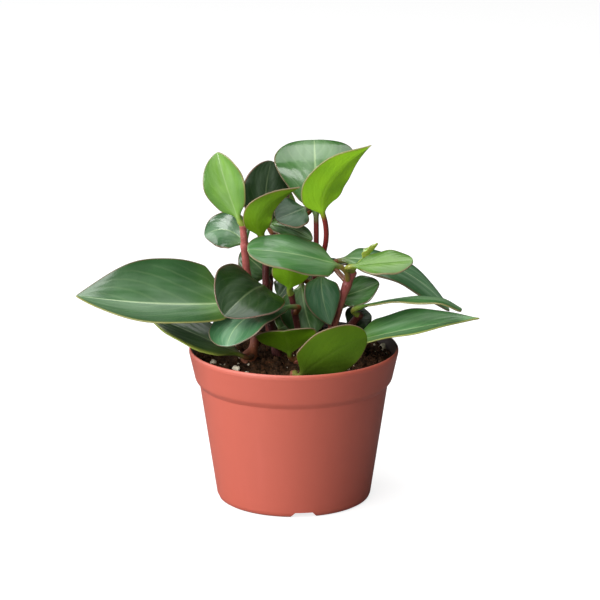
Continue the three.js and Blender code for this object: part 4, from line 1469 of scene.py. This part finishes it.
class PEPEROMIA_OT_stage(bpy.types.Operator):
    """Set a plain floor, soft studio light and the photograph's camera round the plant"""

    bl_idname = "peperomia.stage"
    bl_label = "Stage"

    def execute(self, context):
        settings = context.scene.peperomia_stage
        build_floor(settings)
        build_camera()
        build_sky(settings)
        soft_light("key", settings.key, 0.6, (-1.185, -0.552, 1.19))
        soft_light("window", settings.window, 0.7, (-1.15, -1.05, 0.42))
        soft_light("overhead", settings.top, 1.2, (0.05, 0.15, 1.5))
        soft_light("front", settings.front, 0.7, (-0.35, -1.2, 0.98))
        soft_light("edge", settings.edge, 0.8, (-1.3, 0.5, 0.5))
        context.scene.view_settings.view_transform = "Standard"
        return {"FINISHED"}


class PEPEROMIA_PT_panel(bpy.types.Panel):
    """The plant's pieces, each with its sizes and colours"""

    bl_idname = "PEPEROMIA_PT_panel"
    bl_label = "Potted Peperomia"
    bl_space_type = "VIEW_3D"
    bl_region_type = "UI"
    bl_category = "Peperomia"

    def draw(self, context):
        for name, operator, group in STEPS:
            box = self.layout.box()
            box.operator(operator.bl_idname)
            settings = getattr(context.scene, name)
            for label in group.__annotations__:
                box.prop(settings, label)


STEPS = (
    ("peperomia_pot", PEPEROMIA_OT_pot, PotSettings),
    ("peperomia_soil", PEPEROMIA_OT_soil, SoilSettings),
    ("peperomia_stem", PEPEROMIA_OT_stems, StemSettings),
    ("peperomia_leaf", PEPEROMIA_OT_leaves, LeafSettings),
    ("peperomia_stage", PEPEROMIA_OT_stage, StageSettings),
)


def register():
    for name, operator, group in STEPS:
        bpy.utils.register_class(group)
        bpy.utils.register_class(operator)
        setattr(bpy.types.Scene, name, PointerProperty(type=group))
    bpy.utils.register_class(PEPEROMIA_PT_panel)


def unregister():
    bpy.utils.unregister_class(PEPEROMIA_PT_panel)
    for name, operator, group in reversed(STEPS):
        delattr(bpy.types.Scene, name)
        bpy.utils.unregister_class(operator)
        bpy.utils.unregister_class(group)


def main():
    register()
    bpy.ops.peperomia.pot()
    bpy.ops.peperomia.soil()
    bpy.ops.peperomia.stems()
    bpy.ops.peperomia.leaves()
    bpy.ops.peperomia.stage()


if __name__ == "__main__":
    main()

☆ ☆ ☆ ☆ ☆

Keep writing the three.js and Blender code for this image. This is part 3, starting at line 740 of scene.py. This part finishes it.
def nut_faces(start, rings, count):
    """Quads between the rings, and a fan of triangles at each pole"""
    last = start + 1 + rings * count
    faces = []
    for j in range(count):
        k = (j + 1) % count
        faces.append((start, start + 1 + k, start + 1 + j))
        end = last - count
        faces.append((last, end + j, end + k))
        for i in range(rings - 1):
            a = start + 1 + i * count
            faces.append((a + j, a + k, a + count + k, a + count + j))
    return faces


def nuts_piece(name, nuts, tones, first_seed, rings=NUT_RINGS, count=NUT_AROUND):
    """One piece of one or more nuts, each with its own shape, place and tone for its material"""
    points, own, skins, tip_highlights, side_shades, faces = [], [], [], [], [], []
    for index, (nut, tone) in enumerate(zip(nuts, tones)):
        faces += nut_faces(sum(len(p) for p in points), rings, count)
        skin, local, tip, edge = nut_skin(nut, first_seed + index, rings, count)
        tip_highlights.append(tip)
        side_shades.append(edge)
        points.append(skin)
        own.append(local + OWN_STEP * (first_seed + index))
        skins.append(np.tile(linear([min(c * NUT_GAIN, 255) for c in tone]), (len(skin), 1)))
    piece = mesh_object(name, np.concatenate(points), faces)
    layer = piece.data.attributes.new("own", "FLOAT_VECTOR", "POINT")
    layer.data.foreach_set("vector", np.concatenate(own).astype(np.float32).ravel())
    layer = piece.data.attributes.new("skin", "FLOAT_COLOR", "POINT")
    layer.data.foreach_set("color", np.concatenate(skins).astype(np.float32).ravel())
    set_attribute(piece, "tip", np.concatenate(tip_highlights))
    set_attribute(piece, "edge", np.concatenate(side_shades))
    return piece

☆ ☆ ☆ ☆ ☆

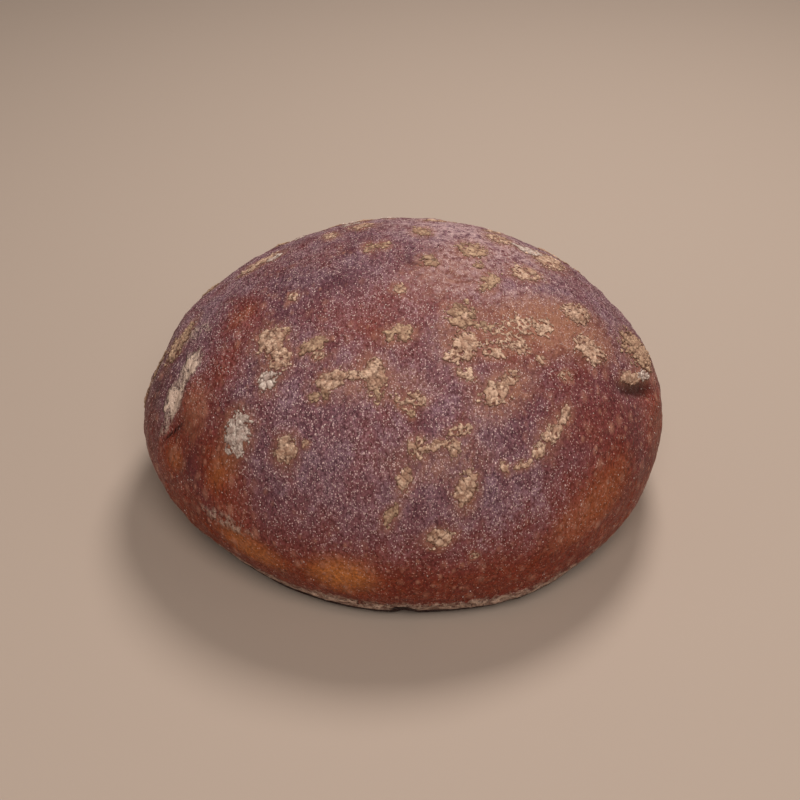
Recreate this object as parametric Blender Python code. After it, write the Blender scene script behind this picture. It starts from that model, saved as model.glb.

☆ ☆ ☆ ☆ ☆

Work to be completed: Extract exactly and only the span of lines that begins at the line containing "Continue the three.js" and ends at the line containing "bpy.utils.register_class(PEPEROMIA_PT_panel)".

Solution below:
Continue the three.js and Blender code for this object: part 4, from line 1469 of scene.py. This part finishes it.
class PEPEROMIA_OT_stage(bpy.types.Operator):
    """Set a plain floor, soft studio light and the photograph's camera round the plant"""

    bl_idname = "peperomia.stage"
    bl_label = "Stage"

    def execute(self, context):
        settings = context.scene.peperomia_stage
        build_floor(settings)
        build_camera()
        build_sky(settings)
        soft_light("key", settings.key, 0.6, (-1.185, -0.552, 1.19))
        soft_light("window", settings.window, 0.7, (-1.15, -1.05, 0.42))
        soft_light("overhead", settings.top, 1.2, (0.05, 0.15, 1.5))
        soft_light("front", settings.front, 0.7, (-0.35, -1.2, 0.98))
        soft_light("edge", settings.edge, 0.8, (-1.3, 0.5, 0.5))
        context.scene.view_settings.view_transform = "Standard"
        return {"FINISHED"}


class PEPEROMIA_PT_panel(bpy.types.Panel):
    """The plant's pieces, each with its sizes and colours"""

    bl_idname = "PEPEROMIA_PT_panel"
    bl_label = "Potted Peperomia"
    bl_space_type = "VIEW_3D"
    bl_region_type = "UI"
    bl_category = "Peperomia"

    def draw(self, context):
        for name, operator, group in STEPS:
            box = self.layout.box()
            box.operator(operator.bl_idname)
            settings = getattr(context.scene, name)
            for label in group.__annotations__:
                box.prop(settings, label)


STEPS = (
    ("peperomia_pot", PEPEROMIA_OT_pot, PotSettings),
    ("peperomia_soil", PEPEROMIA_OT_soil, SoilSettings),
    ("peperomia_stem", PEPEROMIA_OT_stems, StemSettings),
    ("peperomia_leaf", PEPEROMIA_OT_leaves, LeafSettings),
    ("peperomia_stage", PEPEROMIA_OT_stage, StageSettings),
)


def register():
    for name, operator, group in STEPS:
        bpy.utils.register_class(group)
        bpy.utils.register_class(operator)
        setattr(bpy.types.Scene, name, PointerProperty(type=group))
    bpy.utils.register_class(PEPEROMIA_PT_panel)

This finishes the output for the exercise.